Сквер плотно заставлен учебными работами студентов-скульпторов.
Перед фонтаном в мелком бассейне была установлена скульптура Нарцисса. Женоподобный юноша, прикрытый гипсовым полотенцем, в соблазнительной позе возлежал на лоне вод, любуясь своим отражением. Сидящий на его голове иранский скворец присел, добавив седины в кудри.
Когда-то Нарцисс был ослепительно белым. Но городская копоть и сырость превратили его в отвратительного монстра, и скульптура тем самым достигла невероятной художественной выразительности. На лице Нарцисса под воздействием агрессивной городской среды как бы отразились все пророки и болезни века.
Но именно в тот момент, когда гипсовый юноша из кича превратился в произведение искусства, его вознамерились убрать из бассейна. Озабоченные люди в оранжевых комбинезонах хмуро смотрели на чумазого Нарцисса, обсуждая, как лучше подогнать к нему кран.
Мешала кривая сосна. Ее нужно было убрать с дороги. Для этого требовалось согласие городских властей. Оранжевые люди как раз и обсуждали эту проблему: стоит ли беспокоить мэрию по такому пустяку? Не лучше ли спилить калеку по-тихому?
На скамейке под сосной, согнувшейся в арку, сидели Дмитрий Дрема и его племянник Игорек.
Смуглый Петя уговаривал рыжую Клеопатру стать его лошадкой.
Клеопатра делала вид, что не понимает его, и время от времени лизала маленького человека в нос.
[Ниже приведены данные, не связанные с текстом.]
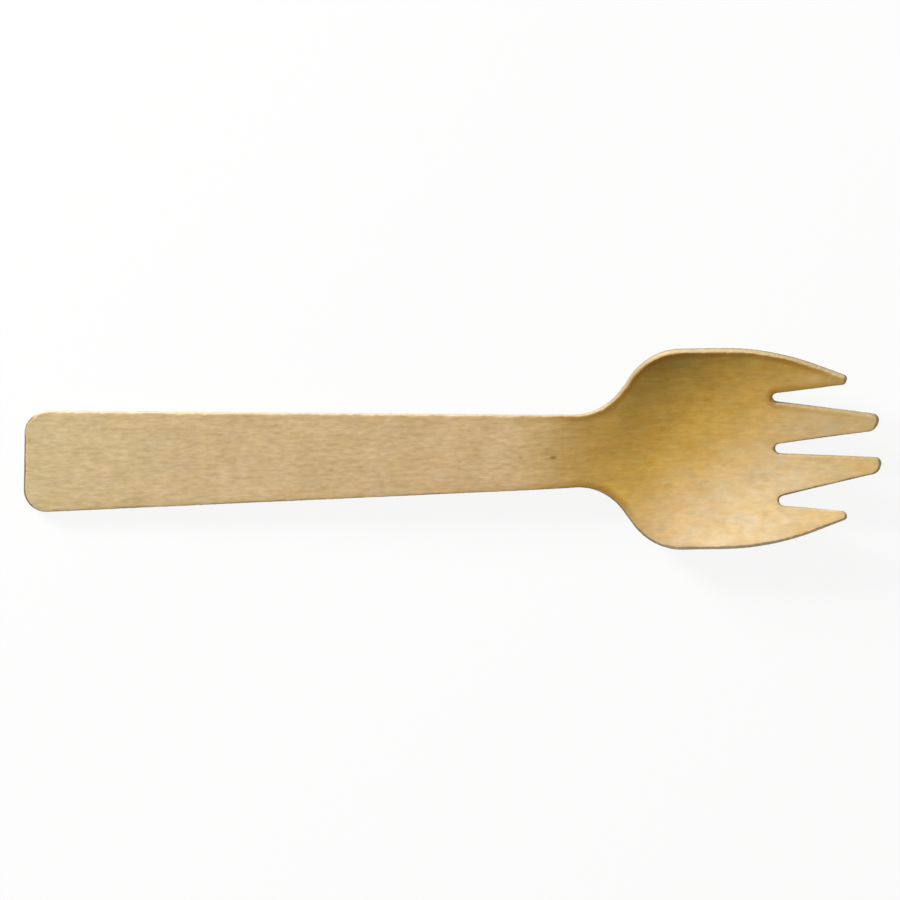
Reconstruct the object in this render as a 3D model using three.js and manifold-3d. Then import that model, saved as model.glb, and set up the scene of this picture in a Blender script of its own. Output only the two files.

Петя вытирал нос рукавом рубашки и снова пытался задрать ногу на спину Клеопатре. Она отступала и снова лизала своего товарища в нос.
— Вчера смотрел старый фильм. По телевизору. Черно-белый. С середины и не до конца. Так, включил наугад, выключил. Названия не знаю, — сказал Игорек, наблюдая за безуспешными попытками малыша оседлать собаку. — И такая меня досада взяла, дядь Дим, такое раздражение. Ради чего копошатся эти давно покойники? Какой смысл в интригах и жертвах мертвецов? И герои, и актеры, которые этих героев играют, давно истлели. Проблемы, которые их мучают, давно забыты и никому не интересны. А они волнуются, переживают, с горя стреляются. Понимаешь, дядь Дим? Какой смысл в этом копошении червей? А я смотрю на этот дурдом и думаю: а я ведь тоже снимаюсь в таком же дурацком фильме.
— Тише, — сказал Дрема, — режиссер услышит.
Рано или поздно каждый неглупый человек делает неприятное открытие: оказывается, его отдельно взятая жизнь не имеет большого смысла.
Настало время и для Игорька открыть для себя эту истину.
Как и каждый серьезный человек, Дрема относился к себе крайне несерьезно.
Странно, однако, устроен человек.
Встретив такого же, как и он, но более молодого циника и пессимиста, Дрема был неприятно удивлен подобной философией. Его покоробили взгляды, которые он, в общем-то, разделял.
Все дело было именно в возрасте. Точнее, в разнице возрастов.
— Папа, дядя Дима, помоги сесть на Клеопатру, — устав от бесплодных попыток, обратился к нему за помощью малыш.
Говорил он с легким акцентом.
— Бесполезно. Не повезет она тебя.
— Вай?
— Не вай, а почему. Потому что не хочет.
— Почему?
— Потому что ей тяжело.
— Вай?
— Почему. Потому что у нее скоро маленькие дети будут.
— Почему?
— Потому что так мама Света захотела.
— Почему?
— Это бы и я хотел знать. Погуляйте лучше по скверику. Только дальше фонтана не уходите.
Дрема проводил взглядом малыша с Клеопатрой и, не упуская их из виду, сказал:
— В копошении червей, Игорек, кстати, очень большой смысл. Без копошения червей не было бы гумуса. Плодородного слоя, почвы. А следовательно, не было бы травы, деревьев. Вообще ничего живого не было бы. Природа так уж устроена, что делится на живую и мертвую. С мертвой все понятно. Там полно смысла, порядка, логики. Живое устроено довольно глупо. Но что бы мы с тобой по этому поводу ни думали, живое будет копошиться — со смыслом или без смысла. Будем надеяться, в следующей жизни нам повезет. Станем валунами. Впрочем, подозреваю, и внутри валунов есть какое-то копошение.